Nicki Minaj’s “Anaconda” shot “Baby Got Back” back to the top of the Hot 100. Do you think there’s a right way to re-work a song with history?

The fact that Nicki Minaj did the video “Anaconda” and girls were shaking gigantic asses in the video means that “Baby Got Back” did what it was supposed to. When I wrote that song in 1991, you only saw two kinds of black women on TV. They were either maids, or they were women who had assimilated to another culture. When I wrote that song it was a tongue-in-cheek poke at the establishment, at Cosmo, at MTV. And it worked! All of a sudden white culture was like, “Hey, this is cool too.” Now it’s normal. To me, for Nicki to do it is to show how far we’ve come. I’m not saying it’s because of that song. 

There are a ton of big butts out there walking the festival grounds for what it’s worth. 

It’s cool. I go to the gym now and there are a ton of little white girls being like, how can I build this thing up? And that’s cool. 
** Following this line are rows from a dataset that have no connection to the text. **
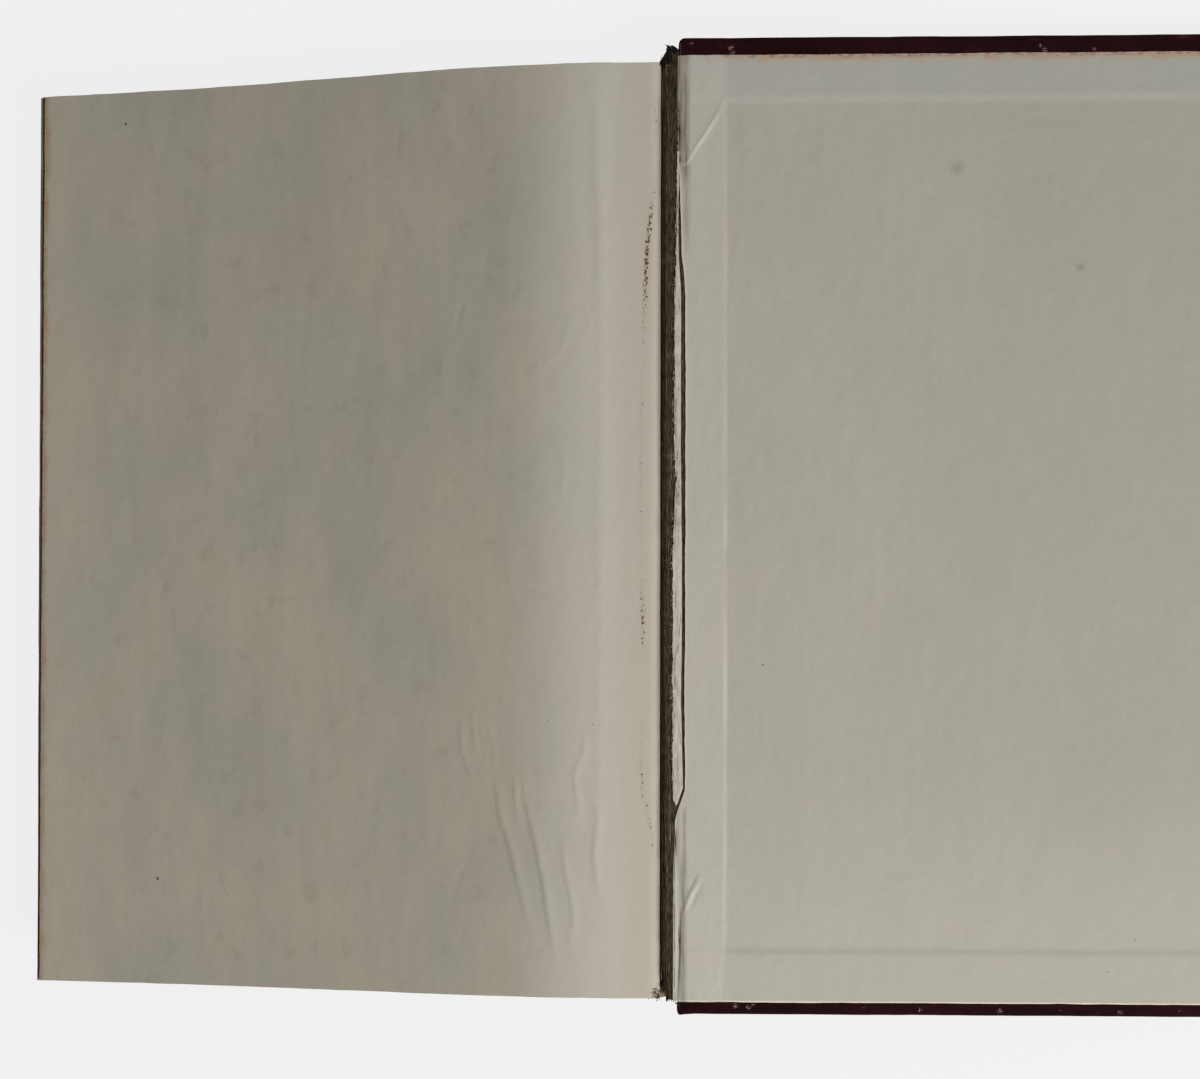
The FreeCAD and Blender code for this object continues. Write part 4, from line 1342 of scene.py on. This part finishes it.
def make_camera():
    tilt, pitch, roll = (math.radians(a) for a in CAMERA_TURN)
    back = Vector((math.sin(tilt), 0, math.cos(tilt)))
    right = Vector((math.cos(tilt), 0, -math.sin(tilt)))
    up = Vector((0, 1, 0))
    up, back = math.cos(pitch) * up + math.sin(pitch) * back, math.cos(pitch) * back - math.sin(pitch) * up
    right, up = math.cos(roll) * right + math.sin(roll) * up, math.cos(roll) * up - math.sin(roll) * right
    data = bpy.data.cameras.new("camera")
    data.lens, data.sensor_width, data.shift_y = LENS, SENSOR, SHIFT_UP
    data.clip_start, data.clip_end = 0.01, 20
    camera = bpy.data.objects.new("camera", data)
    turned = Matrix((right, up, back)).transposed().to_4x4()
    camera.matrix_world = Matrix.Translation(Vector(CAMERA_PLACE) * MM) @ turned
    bpy.context.scene.collection.objects.link(camera)
    bpy.context.scene.camera = camera


def make_floor():
    s = Shader("floor", None)
    s.set(s.surface, {"Base Color": PALE, "Roughness": 0.9, "Specular IOR Level": 0.0})
    seen = s.add("ShaderNodeEmission", {"Color": PALE, "Strength": 1.0})
    rays = s.add("ShaderNodeLightPath")
    direct = s.math("MAXIMUM", rays.outputs["Is Camera Ray"], rays.outputs["Is Glossy Ray"])
    inputs = {0: s.times(direct, FLOOR_SEEN), 1: s.surface.outputs[0], 2: seen.outputs[0]}
    both = s.add("ShaderNodeMixShader", inputs)
    out = next(n for n in s.tree.nodes if n.type == "OUTPUT_MATERIAL")
    s.tree.links.new(both.outputs[0], out.inputs["Surface"])
    mesh = bpy.data.meshes.new("floor")
    corners = ((-1, -1), (1, -1), (1, 1), (-1, 1))
    mesh.from_pydata([(x * FLOOR_HALF, y * FLOOR_HALF, FLOOR_LEVEL) for x, y in corners], [], [(0, 1, 2, 3)])
    mesh.materials.append(s.material)
    floor = bpy.data.objects.new("floor", mesh)
    bpy.context.scene.collection.objects.link(floor)


def make_light():
    world = bpy.data.worlds.new("studio")
    bpy.context.scene.world = world
    world.use_nodes = True
    tree = world.node_tree
    tree.nodes.clear()
    out = tree.nodes.new("ShaderNodeOutputWorld")
    soft = tree.nodes.new("ShaderNodeBackground")
    soft.inputs["Color"].default_value = (1, 0.99, 0.97, 1)
    soft.inputs["Strength"].default_value = WORLD_STRENGTH
    seen = tree.nodes.new("ShaderNodeBackground")
    seen.inputs["Color"].default_value = PALE
    seen.inputs["Strength"].default_value = 1.0
    rays = tree.nodes.new("ShaderNodeLightPath")
    mix = tree.nodes.new("ShaderNodeMixShader")
    tree.links.new(rays.outputs["Is Camera Ray"], mix.inputs[0])
    tree.links.new(soft.outputs[0], mix.inputs[1])
    tree.links.new(seen.outputs[0], mix.inputs[2])
    tree.links.new(mix.outputs[0], out.inputs["Surface"])
    data = bpy.data.lights.new("key", "AREA")
    data.shape, data.size, data.energy = "SQUARE", KEY_SIZE, KEY_WATTS
    lamp = bpy.data.objects.new("key", data)
    place = Vector(KEY_PLACE)
    lamp.location = place
    lamp.rotation_mode = "QUATERNION"
    lamp.rotation_quaternion = (-place).to_track_quat("-Z", "Y")
    bpy.context.scene.collection.objects.link(lamp)


make_camera()
make_floor()
make_light()
bpy.context.scene.view_settings.view_transform = "Standard"
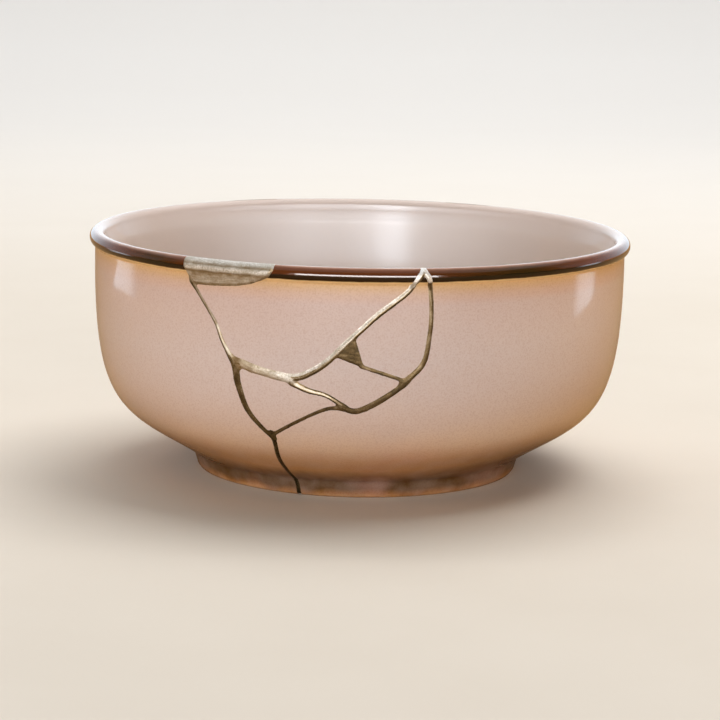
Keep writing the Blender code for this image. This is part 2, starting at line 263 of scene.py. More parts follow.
# Changes by tone are (from this tone, to this tone, this much, this much).
GRAIN_BY_TONE = (0.72, 0.86, 0.08, 0.28)
ROUGHER_BY_TONE = (0.6, 0.8, 0.0, 0.1)
DENTS_BY_TONE = (0.6, 0.95, 0.3, 1.0)
WAVE_SIZE, WAVE_SHARE, RIPPLE_SIZE, DENT_SIZE = 5.0, 3.0, 0.7, 0.28
SILVER = {   # shades by tone
    0.0: (42, 34, 18), 0.25: (92, 74, 46), 0.5: (142, 125, 99), 0.75: (184, 176, 163),
    1.0: (218, 213, 206), 1.3: (244, 242, 238),
}
CHAMPAGNE = (255, 241, 218)

# ---------------------------------------------------------------- stage, in metres
FLOOR_FRONT = -1.2
FLOOR_BEND = 1.0       # where the table starts to curve up
FLOOR_RADIUS = 0.6
FLOOR_HALF_WIDTH = 2.2
BACKDROP_HEIGHTS = (1.2, 2.6)
FLOOR_LIGHT, FLOOR_DARK, BACKDROP_SHADE = (214, 206, 194), (208, 199, 186), (236, 234, 231)
BACKDROP_STARTS = (0.3, 1.2)
ROOM_FRONT = 0.06
ROOM_BACK = 0.95
ROOM_COLOUR = (1.0, 0.985, 0.96, 1.0)
ROOM_TURNS = (-0.15, 0.85)     # from front to back
FOLDS = {   # how high the cloth's colour reaches, by direction: from, to, height from, height to
    "right": (0.1, 0.8, 0.0, 0.75),
    "left": (-0.9, -0.2, 0.20, 0.0),
}
FOLD_EDGE = (-0.03, 0.05)
WHITE, AMBER, TAN = (1.0, 1.0, 1.0), (1.0, 0.7, 0.4), (1.0, 0.60, 0.22)
GLOW_COLOUR = (0.9, 1.0, 1.1, 1.0)
AT_BOWL = (0.0, 0.0, 0.03)
LAMPS = {   # place, target, width and height, watts, colour, what it doesn't show in
    "backdrop": ((0.0, 0.75, 1.5), (0.0, 1.6, 0.45), (2.4, 0.3), 13.5, WHITE, "glossy"),
    "window": ((0.06, -1.15, 0.14), (0.0, 0.0, 0.066), (1.25, 0.40), 25.0, WHITE, "diffuse"),
    "overhead": ((0.26, 0.30, 1.05), AT_BOWL, (1.0, 0.8), 11.3, WHITE, "glossy"),
    "key_front": ((-0.02, -1.2, 0.15), AT_BOWL, (1.0, 0.3), 7.3, WHITE, "glossy"),
    "key_right": ((0.3, -1.1, 0.5), AT_BOWL, (0.5, 0.4), 1.0, WHITE, "glossy"),
    "key_left": ((-1.05, -0.28, 0.25), AT_BOWL, (0.4, 0.4), 1.8, WHITE, "glossy"),
    "bounce_left": ((-0.5, -0.1, 0.03), AT_BOWL, (0.4, 0.05), 0.4, AMBER, "glossy"),
    "bounce_right": ((0.48, -0.08, 0.03), AT_BOWL, (0.4, 0.05), 0.6, TAN, "glossy"),
}
SIDE_WINDOWS = {   # first and last angle round the bowl, strength
    "left_window": (-132.0, -107.0, 1.8),
    "right_window": (101.0, 119.5, 2.1),
}
SIDE_WINDOW_HEIGHTS = (-0.30, 0.0)
SIDE_WINDOW_SOFT = 0.14        # the height over which its bottom fades in
SIDE_WINDOW_DISTANCE = 1.2
FAR_WALL = 1.3
FAR_WALL_DISTANCE = 1.4
CEILING = 0.45
CEILING_HEIGHT = 1.2
INNER_GLOW = {   # how bright the card for the far inner wall is, by the angle from the back
    -60.0: 0.0, -40.0: 0.15, -25.0: 0.5, -18.5: 0.65, -14.0: 0.75, -9.0: 0.7, -4.0: 0.7,
    2.0: 0.95, 6.5: 1.5, 10.0: 1.5, 14.0: 0.75, 19.0: 0.5, 26.0: 0.4, 40.0: 0.15, 60.0: 0.0,
}
INNER_GLOW_STRENGTH = 7.2
INNER_GLOW_HEIGHTS = (36.0, 65.0)   # the stretch of wall that it is mirrored in, in millimetres
INNER_GLOW_REACH = 0.10
INNER_GLOW_BOTTOM = 0.88       # how bright its bottom is next to its top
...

It sounds like you try to keep an open mind about everything, from new tech inventions to new takes on your music. 

You know what blows my mind? Intelligence is cool again. When I first got into hip-hop, people would come over to my house and I was building RF amplifiers, power supplies. People would say to me, “You should hide this when the press comes over.”

You mean like, “Don’t let people know you’re a dork”?

Don’t let people know you had brains! You had to run around lying, talking about how you murdered people. It cracks me up. I think it’s cool that intelligence is cool. 

You mentioned being a fan of what Macklemore has done. Are there any other intelligent, young artists you’d love to see succeed?

I’ll tell you who doesn’t get enough credit, Soulja Boy. He was the first one to do something, post it, yank it down, and sell more records because of it. He was doing that stuff when it wasn’t even fashionable. I have a lot of respect for Soulja Boy.